Let them eat ‘merde’ – An Irishman’s Diary on the linguistic legacies of the French Revolution

Pierre Cambronne: a member of Napoleon’s “Old Guard” of elite veterans at Waterloo

Pierre Cambronne: a member of Napoleon’s “Old Guard” of elite veterans at Waterloo

 

The name of Dr Antoine Louis is almost entirely forgotten today, at least in these parts. But he invented something famous once, and for a short while it was even named after him, the Louisette.

We would probably have grown used to that in time, as a word for the device in question.

Instead of which, “Louisette” now somehow suggests a piece of period furniture – a dainty footstool perhaps. In the meantime, the invention has become associated with the name of another doctor, the man who merely argued for its use in a 1789 speech, Joseph Ignace Guillotin.

Like Louis, Guillotin was motivated by humanitarian concerns. He saw the machine as an instant and painless improvement on traditional methods of execution, which in living memory then had included the horribly botched hatchet job on a Hiberno-French nobleman, the Compte de Lally. Ironically, the imminent boom in decapitation services was to immortalise Guillotin’s name in connection with the new device. By the time he realised and protested, it was too late.

Guillotin is not the only eponym – someone whose name comes to stand for a people, place, or thing – to emerge from the French Revolution. Almost as well known today is Nicolas Chauvin, whose nationalistic fervour during the Napoleonic wars has since lent his surname to a range of blinkered world views.

Among other things, the original Chauvin is said to have been wounded 17 times in the service of his country. This would be even more impressive if he had ever existed, which historians doubt. He seems to have been a fictional creation of song and story, although he lives on in spirit wherever chauvinists congregate.

It is to the French too that we owe a word without which Ireland would struggle to get by, especially at this time of year. For just as we gave them the verb boycotter, they gave us the nouns bigot and bigotry, which, in a backhand compliment to Bastille Day are an indispensable part of Northern Irish life every mid-July.

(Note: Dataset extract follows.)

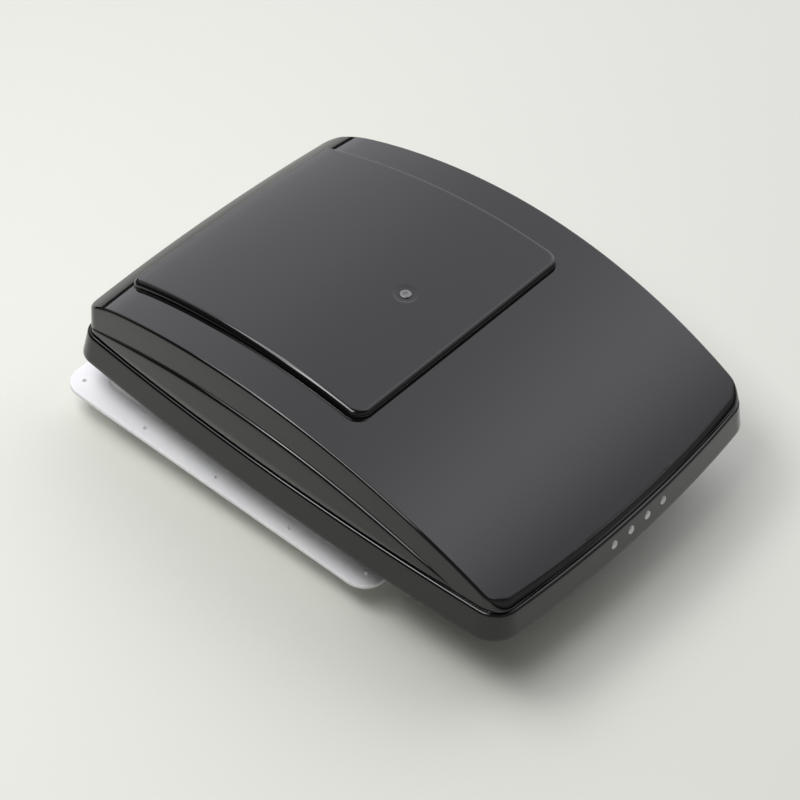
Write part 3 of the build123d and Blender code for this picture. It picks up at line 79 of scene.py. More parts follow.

Contrary to semi-popular belief, however, we do not get the terms from Jean Bigot, Napoleon’s minister for religion. Bigot-the-word long predated him, being traced back several centuries to Old French, where it seems to have been a derogatory nickname for the Normans.  

Some people have therefore surmised (wrongly, according to etymologists) that it arose from the Normans’ habit of swearing “by God”. And northern France has form in that kind of thing. The English oppressors of Joan of Arc’s time were called goddamns, while the American soldiers of the 20th century were sommobiches: a poetic version of their habit of saying “son of a bitch”. But tempting as the “by God” theory is, it’s not supported by evidence. Officially, according to the Oxford English Dictionary, bigot remains of “origin unknown”.

So, alas, does condom. Not that that has anything to do with the French Revolution, or with any revolution other than sexual. But there is a Gallic surname (one latter-day Condom, the 1980s rugby player Jean, used to have a prophylactic effect on Ireland’s attempts to win in Paris) and a town that could both be easily implicated in the invention.

After all, other countries are happy to defer to France’s special expertise in this area.  

One of condom’s best-known synonyms is “French letter”. But the same thing was also called the “Dutch cap” and the “English overcoat” (note the implication of worsening weather as you head north and west). And apart from a shadowy “Captain Condom”, reputed to have served in the court of King Charles II, no historic role model for the name, French or otherwise, has been found.

Getting back to Chauvin, a real-life counterpoint to the fictional Nicolas was Pierre Cambronne, who soldiered in many French campaigns of the era, including the ill-fated voyage to Bantry Bay in 1796, and was later a member of Napoleon’s “Old Guard” of elite veterans at Waterloo.

A legend arose there that, when asked to surrender, he uttered the splendid words: “La garde meurt et ne se rend pas!” (“The guard dies and does not surrender”). The less poetic version is that he said simply “Merde!” (“Shit!”) which, in this context, meant the same thing.  

For his part, he always denied saying either. But in time, the more elegant quotation found its way onto a monument in his memory. As for the less elegant one, it was commemorated in Victor Hugo’s Les Misérables and other literary works. And it made the general an eponym, of sorts. Afterwards, when euphemisms for “merde” were necessary, it became the “mot de Cambronne”.